Critics of the review have said the affiliations of the authors are important when considering its results, the Chicago Tribune reports. "These are people with years of professional and ideological investment in the pro-abortion cause, not some neutral team of medical professionals," Douglas Johnson, legislative director of the National Right to Life Committee, said. Marcia Angell, a senior lecturer in social medicine at Harvard Medical School and a former editor of the New England Journal of Medicine, said, "Suppose there were an article that said that (fetuses) do feel pain and it was written by people who were involved in the right-to-life movement. Would I want to know that? I think I would". . . . [Another scientist asked for comment said] "The standard for disclosure in medical and scientific journals is not your politics . . . There's no obligation to tell people what your mind-set is ... as long as the data is sound and gathered objectively".
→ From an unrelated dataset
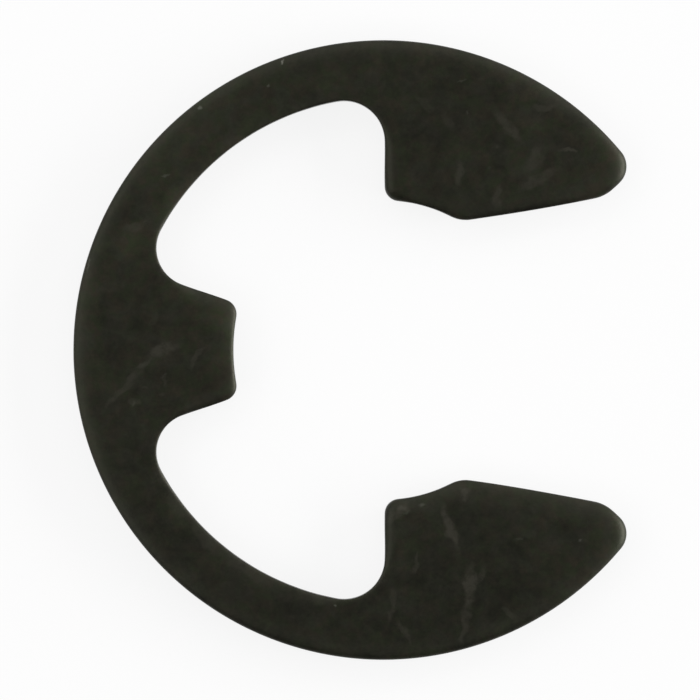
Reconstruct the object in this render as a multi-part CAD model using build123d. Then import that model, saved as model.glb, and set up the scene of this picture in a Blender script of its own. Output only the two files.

Go to the Kaiser article for sources and links.
What do you think? Should the "abortion connection" have been disclosed, and do you think it necessarily affects either the selection or the interpretation of the data? (Remember that this article was a broad review of previously published studies, not a new study.)
The rather callow Terry Moran ended his ABC News report by saying that the JAMA editor had stated she still had complete faith in the study's . . . pregnant pause, attempt at significant eye-roll . . . "integrity." Moran tried to infuse that last word with, I don't know, heavy irony? sarcasm? ambiguity? It was such a strange, awkward signal -- ABC News trying to display its lack of liberal bias? Moran doing his own editorializing? But the editorial was unreadable. It was as if he was trying simultaneously to channel both Peter Jekyll and Sean Hyde.